The 28th-pick overall in the first round of the 2009 draft by the Wolves, Ellington played for an organization that won 32 games in his first two years.
That's not exactly what he was prepared for coming out of North Carolina.
"It feels like a world of difference," Ellington said. "It feels so much better. It feels like we're playing basketball the right way. Everybody is on the same page. Everybody is in it to win it. Nobody is just caring about themselves or individual stuff. At the end of the day, I think we all understand that it's about winning basketball games. We're starting to put it together."
As for his mindset when he's on the bench and not playing, Ellington said the important thing is to stay as focused as possible.
"For me, I'm over there, I'm just staying into the game," he said. "I'm watching the game closely. I'm cheering on my teammates. I'm getting up when guys are making big plays and that really keeps you involved. It feels like you're out there. So then when you get out there, you see what's going on. You can come in and provide that spark. Give us what we're not having at that time."
Point guard Ricky Rubio, who was featured in Sports Illustrated and USA Today last week, had 11 assists in the Wolves' loss at Utah.
As usual, a few of Rubio's passes were highlight-worthy and had the ability to catch an unsuspecting teammate off guard.
"You just have to always be ready," for him to pass, Tolliver said. "When the ball is in his hands, you have to just be ready to catch it even in a position that you don't think he can get you the ball.
"From day one, I could tell that he was going to be a guy like that and everybody is starting to get used to it. Not as many balls are hitting people in the face or anything like that. He's definitely doing a great job for us."
Adelman agrees and admits he didn't know what to really expect from a 21-year-old rookie who had been playing professional basketball in Spain.
"I knew he had great vision and everything.

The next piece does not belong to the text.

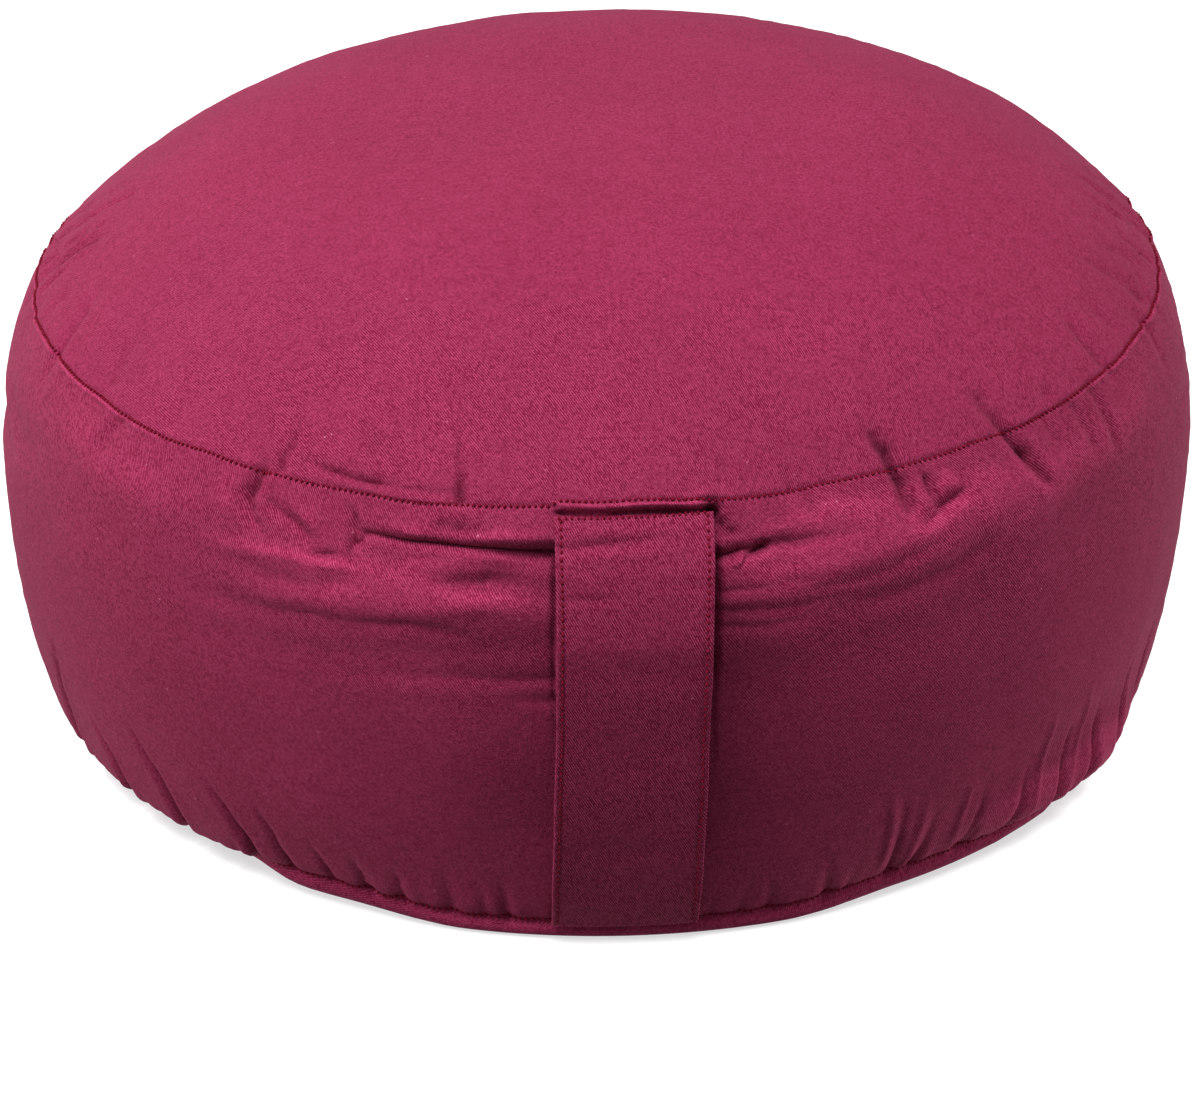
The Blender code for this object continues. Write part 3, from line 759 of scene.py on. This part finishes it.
def twill(name, slant, shade, rib_share, grain_share, hidden_at, shown_at):
    """Cloth whose ribs slant by so many degrees, and show more from hidden_at to shown_at up it."""
    material, start = new_material(name)
    flat = start.out("ShaderNodeAttribute", {"attribute_name": "weave"}, 1)
    noise = flat.noise
    u, v, _ = flat.parts()
    wander = (noise(70.0, 2.0) - 0.5) * (0.7 * MM) + (noise(700.0, 1.0) - 0.5) * (0.28 * MM)
    angle = math.radians(slant)
    across = u * math.sin(angle) - v * math.cos(angle) + wander
    along = u * math.cos(angle) + v * math.sin(angle)
    rib = across / RIB_PITCH
    rib_number = rib.math("FLOOR", rib)
    rib_wave = rib.math("COSINE", rib * TURN) * -0.5 + 0.5
    yarn = along / FLOAT_LENGTH + rib_number * 0.37
    float_wave = yarn.math("COSINE", yarn * TURN) * 0.5 + 0.5
    thick_thin = start.out("ShaderNodeCombineXYZ", i0=rib_number * 7.31, i1=yarn * 0.6).noise(1.0, 1.0, "2D")
    weave = rib_wave * (thick_thin.step(0.34, 0.62) * 0.50 + float_wave * 0.12 + 0.38)
    fuzz = noise(2100.0, 2.0)
    grain = noise(900.0, 2.0)
    cloud = noise(22.0, 3.0)
    patch = noise(240.0, 2.0)
    # The bloom hides the ribs in patches, and most where the cloth is little handled.
    bare = noise(75.0, 2.0).step(0.36, 0.60, 0.35, 1.0) * v.step(hidden_at, shown_at, 0.30, 1.0)
    fibres = (fuzz - 0.5) * 1.5 + (grain - 0.5) * 0.9 + (patch - 0.5) * 0.35
    light = (weave - 0.38) * bare * rib_share + fibres * grain_share + 0.45
    colour = light.step(0.0, 1.0).mix(THREAD_DARK, THREAD_LIGHT)
    # Ridges, pads and rolled edges are painted paler, partly as wear and partly as painted highlight. The
    # bottoms of folds and the marked recesses are darkened with painted shade, and the dye took unevenly.
    folded = start.out("ShaderNodeAttribute", {"attribute_name": "crease"}, 2)
    wear_and_highlight = folded.step(-0.0014, -0.0002, 1.35, 1.0)
    # Painted shade: darker the deeper a point lies in a fold or recess.
    depth = folded.step(0.0004, 0.0030, 1.0, 0.50) * folded.step(0.0030, 0.0060, 1.0, 0.55)
    level = (cloud - 0.5) * 0.22 + shade
    colour = (level * wear_and_highlight * depth).tint(colour)
    lint = noise(900.0, 1.0).step(0.74, 0.80) * noise(120.0, 0.0).step(0.62, 0.72)
    colour = (lint * 0.5).mix(colour, FIBRE_PALE)
    roughness = weave * 0.10 + 0.80
    relief = weave * (0.09 * MM * rib_share) + fuzz * (0.07 * MM) + grain * (0.07 * MM) + patch * (0.06 * MM)
    fixed = {"Sheen_Weight": 0.05, "Sheen_Roughness": 0.40, "Sheen_Tint": BLOOM, "Specular_IOR_Level": 0.04}
    return finish_material(material, start, relief.bump(0.9), colour, roughness, **fixed)


top_cloth = twill("top_panel_twill", -60.0, 0.92, 0.95, 0.62, -0.070, -0.135)
band_cloth = twill("band_twill", -54.0, 0.92, 0.95, 0.62, -0.062, -0.034)
bottom_cloth = twill("bottom_panel_twill", -40.0, 0.90, 0.70, 0.62, -0.2, -0.1)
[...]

We saw that in camp," Adelman said. "The thing about it that I think really makes him good is he's a competitor. He just competes all the time.
"If you look at this stats across the board, he gets rebounds, he gets his assists. He just keeps playing. That's something that you need. For a young guy not to get too down, not to let things affect him. ... He just plays."
Happy in his role
Twins reliever Glen Perkins agreed to a one-year contract last week that will pay him $1.55 million to pitch in a set-up role. That's a raise from the $700,000 Perkins made last season.

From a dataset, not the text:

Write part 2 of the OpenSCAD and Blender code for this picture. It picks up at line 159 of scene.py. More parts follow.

Perkins went 4-4 in 2011 with a 2.48 ERA in 65 relief appearances. That success in a down season for the franchise has led to speculation that Perkins could end up in the closer role for the Twins this coming summer.
Especially if Matt Capps doesn't rebound from a disappointing 2011.
But Perkins said he prefers his current role as a set-up man.
"To be honest with you, I like where I was last year and where I'm going to be this year," he said during an appearance on "Judd & Phunn" last Thursday while taking part in the Twins winter caravan trip "I like the pressure of coming in with guys on base and in situations where you can really impact the game.
"Sometimes you can't do that as much (as the closer). If I come in in the eighth inning with a guy on or two guys on and I get out of that, then the next time through Capper will start a new inning. I like that pressure coming in in the middle of the inning and putting out the fire. I'm happy where I'm at and we'll go from there."
While there is plenty of concern about the Twins bullpen, Perkins thinks it's in good shape and likes the recent addition of the oft-injured Joel Zumaya.
"(Manager Ron Gardenhire) and I talked a little bit on this trip about getting guys in there to be able to shorten the game," Perkins said. "You try to play a six or seven inning game and then you can turn it over to the bullpen.
"If we can get our starters to go seven and with me and Joel and then you've got Capps in the ninth, that's pretty good. That shortens the game. ... It's a good start so far. We've seen what Zumaya can do and how hard he can throw and how dominant he can be. I like where we're headed right now."